It's helpful to separate the two into a list of tuples: the list has a tuple for each email;  the first 
element of the tuple is the headers; the second is the body.  Why bother with this?  Because if we don't we might
accidentally include headers that were included as part of a reply or forward. 

In [4]:
headers_bodies = [tuple(email['message'].split('\n\n')) for email in email_data]

In [5]:
# Print the headers for the first email
print(headers_bodies[0][0])

Message-ID: <25829183.1075858373361.JavaMail.evans@thyme>
Date: Tue, 16 Jan 2001 22:06:00 -0800 (PST)
From: robin.rodrigue@enron.com
To: kori.loibl@enron.com
Subject: VAR
Mime-Version: 1.0
Content-Type: text/plain; charset=us-ascii
Content-Transfer-Encoding: 7bit
X-From: Robin Rodrigue
X-To: Kori Loibl
X-cc: 
X-bcc: 
X-Folder: \Robin_Rodrique_Jun2001\Notes Folders\'sent mail
X-Origin: Rodrique-R
X-FileName: rrodri2.nsf


In [5]:
# Print the body for the first email
print(headers_bodies[0][1])

Thanks, Audrey!  Kim.


### <font color="magenta">Q1: Which two people exchanged the most email?</font>
This is mostly a repeat of the final question from this week's lab.
The main difference is that we're using a bigger data set.  Choose your regular expression for extracting 
the sender and especially the recipient ids carefully: each email message can be sent to multiple recipients.

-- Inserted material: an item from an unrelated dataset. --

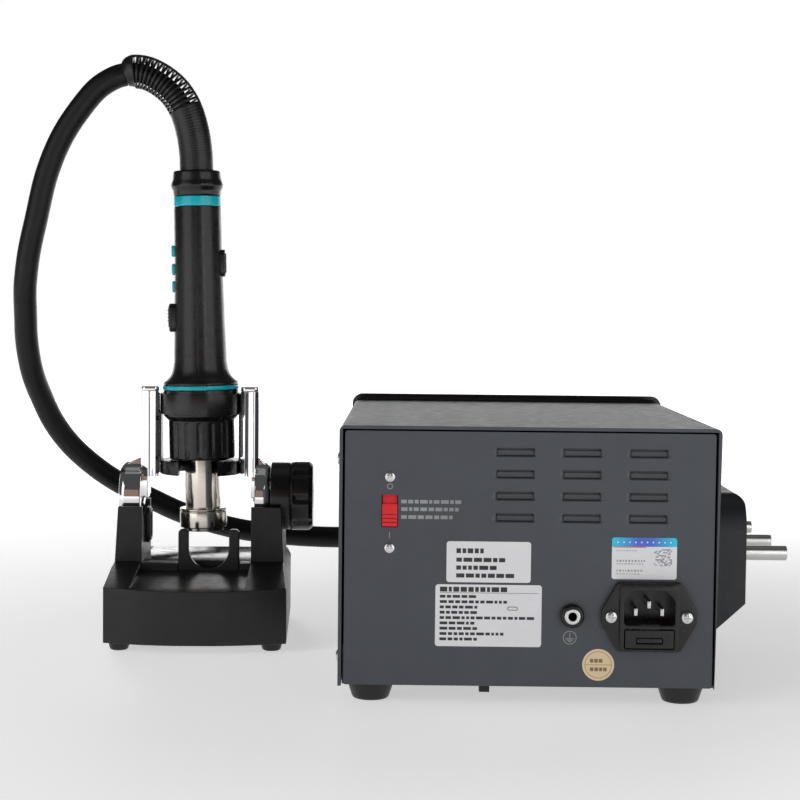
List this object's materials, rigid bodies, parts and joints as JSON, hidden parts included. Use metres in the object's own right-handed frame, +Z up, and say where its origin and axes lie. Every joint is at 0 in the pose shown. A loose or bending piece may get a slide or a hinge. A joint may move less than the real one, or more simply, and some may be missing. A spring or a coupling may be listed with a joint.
{
  "type": "hot air rework station",
  "caption": "Hot air rework station: a metal control unit with rear inlet and nozzle rack, a tilting stand, and a handpiece on a thick air hose.",
  "frame": {"origin": "on the bench surface, below the middle of the object without its hose", "axes": "+Z up, +Y towards the control panel side, so -Y is the side with the mains inlet, and +X from the handpiece stand towards the nozzle rack"},
  "size_m": [0.4808, 0.3543, 0.3711],
  "materials": {
    "powder_coat": "fine slate grey powder coat",
    "black_plastic": "satin moulded plastic",
    "gloss_black": "glossy moulded plastic",
    "black_paint": "satin charcoal paint on a casting",
    "chrome": "bright chrome plate",
    "steel": "polished stainless steel",
    "screw_steel": "bright plated steel",
    "rubber": "black rubber",
    "cyan_plastic": "cyan moulded plastic",
    "red_plastic": "red moulded plastic",
    "display_glass": "dark glossy display cover",
    "ceramic": "heater ceramic",
    "circuit_board": "coated circuit board"
  },
  "bodies": {
    "root": {"case_cover": "powder_coat", "chassis_pan": "black_paint", "rear_panel": "powder_coat", "front_bezel": "gloss_black", "display_window": "display_glass", "hose_gland": "black_plastic", "iec_inlet": "black_plastic", "inlet_screw_left": "screw_steel", "inlet_screw_right": "screw_steel", "ground_jack": "black_plastic", "memory_switch_frame": "black_plastic", "switch_screw_1": "screw_steel", "switch_screw_2": "screw_steel", "cover_screw_1": "screw_steel", "cover_screw_2": "screw_steel", "cover_screw_3": "screw_steel", "nozzle_rack": "black_plastic", "case_foot_1": "rubber", "case_foot_2": "rubber", "case_foot_3": "rubber", "case_foot_4": "rubber", "blower_housing": "black_plastic", "control_board": "circuit_board", "stand_base": "black_paint", "stand_foot_1": "rubber", "stand_foot_2": "rubber", "stand_foot_3": "rubber", "stand_foot_4": "rubber", "nozzle_fork": "black_paint", "stand_stop_pad": "rubber", "hose_lower": "rubber"},
    "cradle": {"cradle_arm_left": "chrome", "cradle_arm_right": "chrome", "cradle_cup": "black_plastic"},
    "clamp_knob": {"clamp_knob": "black_plastic"},
    "handpiece": {"handle_shell_left": "black_plastic", "handle_shell_right": "black_plastic", "head_shell": "black_plastic", "accent_ring_head": "cyan_plastic", "accent_ring_upper": "cyan_plastic", "handle_collar": "black_plastic", "heater_tube": "steel", "nozzle_ring": "steel", "heating_core": "ceramic", "hose_sleeve": "rubber", "hose_upper": "rubber"},
    "handle_button_1": {"handle_button_1": "cyan_plastic"},
    "handle_button_2": {"handle_button_2": "cyan_plastic"},
    "handle_button_3": {"handle_button_3": "cyan_plastic"},
    "thumb_slider": {"thumb_slider": "cyan_plastic"},
    "back_button": {"back_button": "black_plastic"},
    "memory_slider": {"memory_slider": "red_plastic"},
    "fuse_drawer": {"fuse_drawer": "black_plastic"},
    "stored_nozzle_1": {"stored_nozzle_1": "steel"},
    "stored_nozzle_2": {"stored_nozzle_2": "steel"},
    "stored_nozzle_3": {"stored_nozzle_3": "steel"},
    "temperature_knob": {"temperature_knob": "black_plastic"},
    "airflow_knob": {"airflow_knob": "black_plastic"},
    "power_rocker": {"power_rocker": "black_plastic"},
    "blower_impeller": {"blower_impeller": "black_plastic"}
  },
  "joints": [
    {"name": "cradle_tilt", "type": "hinge", "parent": "root", "child": "cradle", "pos_m": [-0.1487, 0.0856, 0.086], "axis": [0.9994, 0.0349, 0], "range_deg": [-40, 15], "deforming": ["hose_lower"]},
    {"name": "clamp_knob_turn", "type": "hinge", "parent": "cradle", "child": "clamp_knob", "pos_m": [-0.08874, 0.08769, 0.086], "axis": [0.9994, 0.0349, 0], "range_deg": [-90, 90]},
    {"name": "handpiece_lift", "type": "slide", "parent": "cradle", "child": "handpiece", "axis": [-0.0239, -0.0008, 0.9997], "range_m": [0, 0.11], "deforming": ["hose_upper"]},
    {"name": "handle_button_1_press", "type": "slide", "parent": "handpiece", "child": "handle_button_1", "axis": [0.9991, 0.0349, 0.0239], "range_m": [0, 0.0008], "stiffness_N_per_m": 600},
    {"name": "handle_button_2_press", "type": "slide", "parent": "handpiece", "child": "handle_button_2", "axis": [0.9991, 0.0349, 0.0239], "range_m": [0, 0.0008], "stiffness_N_per_m": 600},
    {"name": "handle_button_3_press", "type": "slide", "parent": "handpiece", "child": "handle_button_3", "axis": [0.9991, 0.0349, 0.0239], "range_m": [0, 0.0008], "stiffness_N_per_m": 600},
    {"name": "thumb_slide", "type": "slide", "parent": "handpiece", "child": "thumb_slider", "axis": [-0.0239, -0.0008, 0.9997], "range_m": [-0.003, 0]},
    {"name": "back_button_press", "type": "slide", "parent": "handpiece", "child": "back_button", "axis": [-0.9991, -0.0349, -0.0239], "range_m": [0, 0.0008], "stiffness_N_per_m": 600},
    {"name": "memory_switch_slide", "type": "slide", "parent": "root", "child": "memory_slider", "axis": [0, 0, 1], "range_m": [0, 0.0045]},
    {"name": "fuse_drawer_slide", "type": "slide", "parent": "root", "child": "fuse_drawer", "axis": [0, -1, 0], "range_m": [0, 0.022]},
    {"name": "stored_nozzle_1_pull", "type": "slide", "parent": "root", "child": "stored_nozzle_1", "axis": [1, 0, 0], "range_m": [0, 0.055]},
    {"name": "stored_nozzle_2_pull", "type": "slide", "parent": "root", "child": "stored_nozzle_2", "axis": [1, 0, 0], "range_m": [0, 0.055]},
    {"name": "stored_nozzle_3_pull", "type": "slide", "parent": "root", "child": "stored_nozzle_3", "axis": [1, 0, 0], "range_m": [0, 0.055]},
    {"name": "temperature_knob_turn", "type": "hinge", "parent": "root", "child": "temperature_knob", "pos_m": [0.0306, 0.1226, 0.055], "axis": [0, 1, 0], "continuous": true},
    {"name": "airflow_knob_turn", "type": "hinge", "parent": "root", "child": "airflow_knob", "pos_m": [0.0806, 0.1226, 0.055], "axis": [0, 1, 0], "continuous": true},
    {"name": "power_rocker_tilt", "type": "hinge", "parent": "root", "child": "power_rocker", "pos_m": [0.1276, 0.1166, 0.051], "axis": [1, 0, 0], "range_deg": [0, 12]},
    {"name": "blower_spin", "type": "hinge", "parent": "root", "child": "blower_impeller", "pos_m": [0.0056, 0.0506, 0.04], "axis": [0, 0, 1], "continuous": true}
  ]
}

#### Challenge (Above and Beyond)
Which headers, other than the "To:" header, can contain recipients? Note that each of those headers can contain multiple recipients, each separated by a comma.

In [16]:
#Solution block (not considering CC & BCC)
to_match = r'From: (.*?)\nTo: (.*?)\n'

conversation_count = defaultdict(int)
for email in headers_bodies:
    match = re.findall(to_match, email[0], re.DOTALL)
    if match:
        recipients = match[0][1].split(', ')
        for name in recipients:
            if name:
                exchange_pairs = tuple(sorted((match[0][0], name)))
                conversation_count[exchange_pairs] += 1

In [17]:
#Solution block (not considering CC & BCC)
sorted_conversation_count = sorted(conversation_count.items(), key = lambda x: x[1], reverse = True)

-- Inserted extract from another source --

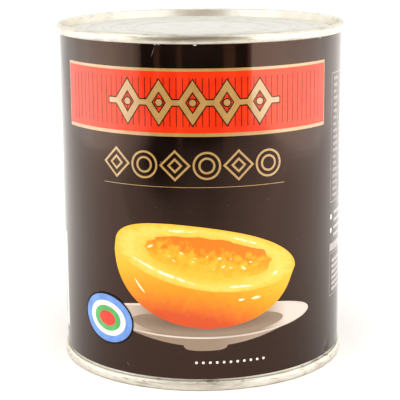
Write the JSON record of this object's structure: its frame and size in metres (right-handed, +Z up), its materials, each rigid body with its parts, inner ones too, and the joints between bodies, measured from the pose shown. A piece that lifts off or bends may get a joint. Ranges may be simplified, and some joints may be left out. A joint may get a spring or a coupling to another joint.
{
  "type": "shut food can with paper label",
  "caption": "Shut round tin can with double seamed, countersunk ends and a dark glossy paper label with a red panel and a picture of cut fruit.",
  "frame": {"origin": "middle of the base, on the surface the can stands on", "axes": "+Z up along the can's axis, -Y towards the front of the label, +X to the right of the front"},
  "size_m": [0.1024, 0.1024, 0.1209],
  "materials": {
    "tinplate": "bright tinned steel with a warm tone, slightly soft reflections",
    "label_paper": "printed paper, near-black brown, glossy"
  },
  "bodies": {
    "root": {"can_body": "tinplate", "top_end": "tinplate", "bottom_end": "tinplate", "label": "label_paper"}
  },
  "joints": []
}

for i in sorted_conversation_count[:10]:
    print(i)

(('pete.davis@enron.com', 'pete.davis@enron.com'), 895)
(('vince.kaminski@enron.com', 'vkaminski@aol.com'), 386)
(('all.worldwide@enron.com', 'enron.announcements@enron.com'), 200)
(('kay.mann@enron.com', 'suzanne.adams@enron.com'), 190)
(('evelyn.metoyer@enron.com', 'kate.symes@enron.com'), 172)
(('shirley.crenshaw@enron.com', 'vince.kaminski@enron.com'), 161)
(('all.houston@enron.com', 'enron.announcements@enron.com'), 157)
(('kate.symes@enron.com', 'kerri.thompson@enron.com'), 150)
(('alan.comnes@enron.com', 'jeff.dasovich@enron.com'), 138)
(('ben.jacoby@enron.com', 'kay.mann@enron.com'), 137)


In [90]:
#Solution block (considering CC & BCC)
to_match = r'From: (.*?)\nTo: (.*?)\n.*?\n(Cc: (.*?)\n)?'

conversation_count = defaultdict(int)
len_rec = []
for email in headers_bodies:
    match = re.findall(to_match, email[0], re.DOTALL)
    if match:
        recipients = []
        for i in [1, 3]:
            for rec in match[0][i].split(', '):
                if rec:
                    recipients.append(rec)
        len_rec.append(len(recipients))
        for name in recipients:
            exchange_pairs = tuple(sorted((match[0][0], name)))
            conversation_count[exchange_pairs] += 1
        

In [91]:
#Solution block (considering CC & BCC)
sorted_conversation_count = sorted(conversation_count.items(), key = lambda x: x[1], reverse = True)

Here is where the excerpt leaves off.